Consistent with this conservative approach, Penfund has only had one realized loss, amounting to $1.4m during the reign of the Bradlows. Some funds we know are not willing to acknowledge any losses, despite being frequent attendees of bankruptcy courts.

These are some good filters in picking a fund to research in-depth. One additional positive sign is that Penfund managed to build an entire website without boasting about some arbitrary award they won.

We did find some vexing information about Penfund. A small part of their stated strategy (about 5-10%) involves making equity co-investments in transactions in which they provide debt. This has resulted in some homeruns, such as when they invested in Leonard Green’s buyout of Mister Car Wash in 2014. That company is now public and has been a 10-bagger.

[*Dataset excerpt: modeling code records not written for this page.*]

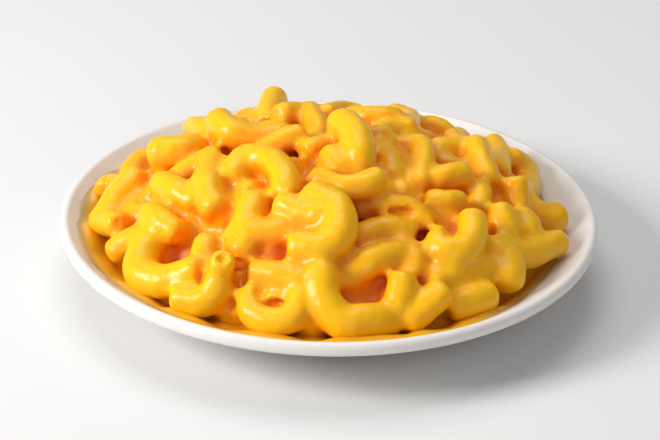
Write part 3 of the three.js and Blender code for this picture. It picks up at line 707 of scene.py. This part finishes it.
def makeMacaroni(elbows, material):
    piece = joinedPiece("macaroni_heap", [makeCore()] + [makeTube(elbow) for elbow in elbows], material)
    cleanSkin(piece)
    raiseSkin(piece, fillet)
    cleanSkin(piece)
    raiseSkin(piece, lambda place: -fillet(place))
    tree = BVHTree.FromObject(piece, bpy.context.evaluated_depsgraph_get())
    cutters = [makeBore(elbow) for elbow in elbows if elbow["bore"]] + [makeDimples(tree)]
    bores = joinedPiece("bores", cutters, material)
    hollow = piece.modifiers.new("hollow", "BOOLEAN")
    hollow.object, hollow.operation, hollow.solver = bores, "DIFFERENCE", "MANIFOLD"
    applyModifiers(piece)
    bpy.data.objects.remove(bores)
    relax = piece.modifiers.new("relax", "SMOOTH")
    relax.iterations = coat["smoothing"]
    cleanSkin(piece)
    raiseSkin(piece, lumps)
    bm = bmesh.new()
    bm.from_mesh(piece.data)
    bmesh.ops.bisect_plane(bm, geom=bm.verts[:] + bm.edges[:] + bm.faces[:], dist=1e-6,
                           plane_co=(0, 0, coat["flatFoot"] * mm), plane_no=upright, clear_inner=True)
    bmesh.ops.holes_fill(bm, edges=[edge for edge in bm.edges if edge.is_boundary])
    bmesh.ops.recalc_face_normals(bm, faces=bm.faces)
    bm.to_mesh(piece.data)
    bm.free()
    piece.data.shade_smooth()
    return piece


# the two darker colours are painted shade for the gaps between the elbows
macaroniLook = dict(
    tone={"Light": (0.94, 0.51, 0.004, 1), "Painted Deep Shade": (0.88, 0.24, 0.005, 1),
          "Painted Crevice Shade": (0.6, 0.12, 0.014, 1), "Mottle Scale": 90, "Mottle": 0.6, "Ripple Scale": 420},
    attributes={"Painted Shade": "gap", "Tone": "tone"}, bump=0.3,
    shader={"Subsurface Weight": 0.6, "Subsurface Radius": (1.0, 0.4, 0.08),
            "Subsurface Scale": 2 * mm, "Specular IOR Level": 0.32, "Coat Weight": 0.04,
            "Coat Roughness": 0.2})

elbows = withFillers(placedElbows())
macaroni = makeMacaroni(elbows, cheeseMaterial("sauced_macaroni", macaroniLook))
print("macaroni:", len(elbows), "elbows,", len(macaroni.data.polygons), "faces")


occlusion = dict(rays=14, reach=16 * mm, lift=0.2 * mm, fade=0.5)


def paintedGapShade(piece):
    # share of short rays off each vertex that meet the heap again: painted shade for the gaps
    mesh = piece.data
    tree = BVHTree.FromPolygons([v.co for v in mesh.vertices], [p.vertices for p in mesh.polygons])
    ways = []
    for i in range(occlusion["rays"]):  # even spiral over a half sphere
        height = (i + 0.5) / occlusion["rays"]
        wide, turn = math.sqrt(1 - height * height), i * goldenAngle
        ways.append(Vector((wide * math.cos(turn), wide * math.sin(turn), height)))
    values = []
    for vertex in mesh.vertices:
        turn = upright.rotation_difference(vertex.normal)
        start = vertex.co + vertex.normal * occlusion["lift"]
        met = 0
        for way in ways:
            distance = tree.ray_cast(start, turn @ way, occlusion["reach"])[3]
            if distance is not None:
                met += 1 - occlusion["fade"] * distance / occlusion["reach"]
        values.append(met / len(ways))
    # stored as painted shade for the gaps between the elbows
    addAttribute(piece, "gap", values)
    return tree


tones = dict(seed=99, every=3, nearest=4, blur=1e-4, power=4)


def elbowTone(piece, elbows):
    # each elbow takes a slightly different tone, read from the nearest centreline
    spots = [(spot, i) for i, elbow in enumerate(elbows)
             for spot in curveThrough(elbow["centreline"])[::tones["every"]]]
    tree = KDTree(len(spots))
    for k, (spot, _) in enumerate(spots):
        tree.insert(spot * mm, k)
    tree.balance()
    numbers = randomRun(tones["seed"])
    drawn = [next(numbers) for _ in elbows]
    values = []
    for vertex in piece.data.vertices:
        near = tree.find_n(vertex.co, tones["nearest"])
        weights = [1 / (distance + tones["blur"]) ** tones["power"] for _, _, distance in near]
        values.append(sum(w * drawn[spots[k][1]] for w, (_, k, _) in zip(weights, near)) / sum(weights))
    addAttribute(piece, "tone", values)


heapTree = paintedGapShade(macaroni)
elbowTone(macaroni, elbows)
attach(macaroni, "root")
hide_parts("macaroni")
print("macaroni shaded")


pool = dict(
    level=12.5, sides=200, rings=60, inner=50, stretchFrom=0.65, clearance=0.1, sideTop=12, flatTop=15,
    reach=79, frontReach=85.4, filmSide=math.radians(130), filmSpread=(-0.35, 0.6), wave=0.3,
    waves=((5, 1, 0.5), (11, 0, 0.3), (17, 2, 0.2)), film=0.4, filmRise=7, sink=0.05,
    edge=1, dive=0.4, ripple=0.25, rippleScale=0.12, meniscus=3.5, meniscusWidth=2.5,
    # gap and its width: painted shade in the sauce next to the elbows
    meniscusEnd=(6, 1.5), gap=0.25, paintedShadeWidth=2.5, cling=1.5, filmWidth=5, frontFilmWidth=1.5,
    front=(0.7, 0.9))


def filmReach(angle):
    # the film climbs high on the front left of the plate and stays low on the right and behind
    frontLeft = smoothStep(*pool["filmSpread"], math.cos(angle + pool["filmSide"]))
    wave = sum(high * math.sin(count * angle + turn) for count, turn, high in pool["waves"])
    return mixed(pool["reach"], pool["frontReach"], frontLeft) + pool["wave"] * wave


def filmHeight(radius, edge):
    # level sauce, then a film on the wall that thins out and dips into it at its edge
    thin = pool["film"] * (1 - smoothStep(edge - pool["filmRise"], edge - pool["edge"], radius))
    level = max(pool["level"], wallHeight(radius) + thin - pool["sink"])
    return level - pool["dive"] * smoothStep(edge - pool["edge"], edge, radius)


def makeSauce(material):
    outline = [(0, plate["wellHeight"] + pool["clearance"])]
    outline += [(spot.x, spot.y + pool["clearance"]) for spot in wallPoints[::3] if spot.y < pool["sideTop"]]
    steps = [i / pool["rings"] for i in range(pool["rings"] + 1)]
    outline += [(mixed(pool["reach"], pool["inner"], share), pool["flatTop"]) for share in steps]
    outline += [(0, pool["flatTop"])]
    bm = bmesh.new()
    turnOutline(bm, outline, pool["sides"])
    climbFrom, climbTo = pool["meniscusEnd"]
    for vert in bm.verts:
        if vert.co.z < pool["flatTop"] - weld:  # the underside keeps to the plate
            continue
        radius, angle = math.hypot(vert.co.x, vert.co.y), math.atan2(vert.co.y, vert.co.x)
        edge = filmReach(angle)
        radius += (edge - pool["reach"]) * smoothStep(pool["stretchFrom"], 1, radius / pool["reach"])
        x, y = radius * math.cos(angle), radius * math.sin(angle)
        level = filmHeight(radius, edge)
        if radius < edge - pool["edge"]:
            level += pool["ripple"] * noise.noise(Vector((x, y, 0)) * pool["rippleScale"])
        vert.co = Vector((x, y, level))
        distance = heapTree.find_nearest(vert.co * mm)[3] / mm
        climb = pool["meniscus"] * (1 - smoothStep(edge - climbFrom, edge - climbTo, radius))
        vert.co.z += climb * math.exp(-distance / pool["meniscusWidth"])
    return newPiece("cheese_sauce_pool", bm, material)


# the two darker colours are painted shade for the sauce by the elbows
sauceLook = dict(
    tone={"Light": (0.84, 0.42, 0.012, 1), "Painted Deep Shade": (0.8, 0.24, 0.008, 1), "Painted Crevice Shade": (0.6, 0.12, 0.01, 1),
          "Film": (0.55, 0.37, 0.12, 1), "Bare": porcelain["glaze"], "Mottle Scale": 70, "Mottle": 0.7,
          "Ripple Scale": 260},
    attributes={"Painted Shade": "gap", "Thin": "thin"}, bump=0.2,
    shader={"Subsurface Weight": 0.3, "Subsurface Radius": (1.0, 0.42, 0.08),
            "Subsurface Scale": 2.5 * mm, "Specular IOR Level": 0.4, "Coat Weight": 0.2,
            "Coat Roughness": 0.15})

sauce = makeSauce(cheeseMaterial("cheese_sauce", sauceLook))


def poolShade(piece, tree):
    # painted shade by the elbows, and how thin the film lies, both kept for the material
    paintedShades, thins = [], []
    for vertex in piece.data.vertices:
        place = vertex.co / mm
        angle = math.atan2(place.y, place.x)
        edge = filmReach(angle)
        width = mixed(pool["filmWidth"], pool["frontFilmWidth"],
                      smoothStep(*pool["front"], -math.sin(angle)))
        distance = tree.find_nearest(vertex.co)[3] / mm
        # painted shade: the sauce darker the nearer it lies to the heap
        paintedShades.append(pool["gap"] * math.exp(-distance / pool["paintedShadeWidth"]))
        thin = 1 - (edge - pool["edge"] - math.hypot(place.x, place.y)) / width
        thins.append(min(1, max(0, thin)) * (1 - math.exp(-distance / pool["cling"])))
    addAttribute(piece, "gap", paintedShades)
    addAttribute(piece, "thin", thins)


poolShade(sauce, heapTree)
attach(sauce, "root")
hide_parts("cheese_sauce")
print("sauce poured:", len(sauce.data.vertices), "vertices")


stage = dict(size=6, tint=(0.76, 0.78), grainScale=30, shader={"Roughness": 0.9, "Specular IOR Level": 0.1})


def makeStage():
    bm = bmesh.new()
    bmesh.ops.create_grid(bm, x_segments=1, y_segments=1, size=stage["size"] / 2 / mm)
    material, tree, shader = newMaterial("floor_card")
    grain = addNode(tree, "ShaderNodeTexNoise", (-400, 0), {"Scale": stage["grainScale"]})
    tint = addNode(tree, "ShaderNodeMapRange", (-200, 0),
                   {"To Min": stage["tint"][0], "To Max": stage["tint"][1]})
    tree.links.new(grain.outputs["Fac"], tint.inputs["Value"])
    tree.links.new(tint.outputs["Result"], shader.inputs["Base Color"])
    for socket, value in stage["shader"].items():
        shader.inputs[socket].default_value = value
    floor = newPiece("floor", bm, material)


def addLight(name, place, target, size, power, colour=(1, 1, 1)):
    lamp = bpy.data.lights.new(name, "AREA")
    lamp.shape, lamp.size, lamp.size_y = "RECTANGLE", size[0], size[1]
    lamp.energy, lamp.color = power, colour
    holder = bpy.data.objects.new(name, lamp)
    holder.location = place
    holder.rotation_euler = (Vector(target) - Vector(place)).to_track_quat("-Z", "Y").to_euler()
    bpy.context.collection.objects.link(holder)


lights = dict(
    key=dict(place=(-0.94, -0.34, 0.6), target=(0, 0, 0.02), size=(0.4, 0.4), power=12.5,
             colour=(1, 0.985, 0.96)),
    fill=dict(place=(0.2, -1.15, 0.6), target=(0, 0, 0.02), size=(1.0, 0.8), power=1.8),
    top=dict(place=(-0.1, 0.35, 1.1), target=(0, 0, 0), size=(0.8, 0.8), power=5.4))


worldLight = dict(colour=(1, 1, 1, 1), strength=0.28)


def makeWorld():
    world = bpy.data.worlds.new("studio")
    world.use_nodes = True
    back = world.node_tree.nodes["Background"]
    back.inputs["Color"].default_value = worldLight["colour"]
    back.inputs["Strength"].default_value = worldLight["strength"]
    bpy.context.scene.world = world


def makeCamera():
    lens = bpy.data.cameras.new("camera")
    lens.sensor_width = eyeView["sensor"]
    widthThere = eyeView["imageWidth"] / eyeView["pointsPerMillimetre"]  # of the view at the target
    lens.lens = eyeView["sensor"] * eyeView["distance"] / widthThere
    lens.clip_start, lens.clip_end = 0.01, 20  # metres
    camera = bpy.data.objects.new("camera", lens)
    camera.matrix_world = Matrix.Translation(eye * mm) @ facingEye
    bpy.context.collection.objects.link(camera)
    bpy.context.scene.camera = camera


makeStage()
for name, light in lights.items():
    addLight(name, **light)
makeWorld()
makeCamera()
bpy.context.scene.view_settings.view_transform = "Standard"
print("stage, light and camera placed")
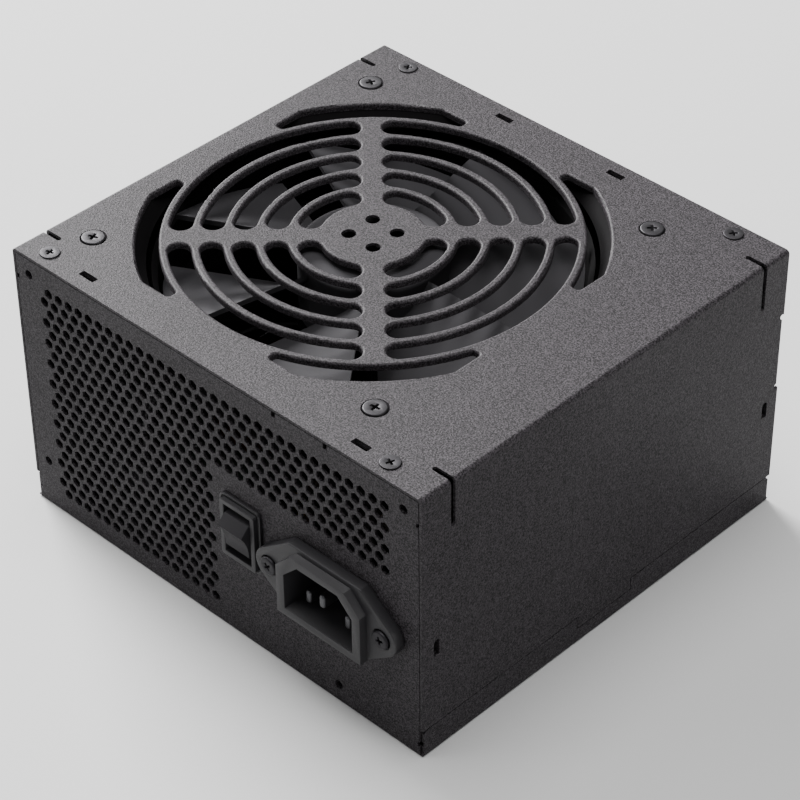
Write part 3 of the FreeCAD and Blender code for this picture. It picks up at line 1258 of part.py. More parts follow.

That is vexing because, at the risk of sounding like annoying pension fund consultants, we believe in style purity. Penfund also tends to make concentrated bets, with the flexibility to invest as much as 20% of committed capital in a single borrower. We were surprised that the firm has generated returns in the mid-teens since 2000. That is higher than we would have thought.

Some additional quotes from Richard Bradlow we found illuminating:

“Most firms are looking to maximize the returns. Many try to edge their return into the equity realm by assuming some substantive equity risk within an investment structured as credit. They underwrite and lend against operational uncertainty including M&A integration, aggressive growth or new product introductions, which belong to equity holders.”
We don’t believe that modest adjustments to interest rates and leverage ratios can adequately compensate for elevated inherent business risk. We identify businesses that have inherently low business risk, otherwise we walk away.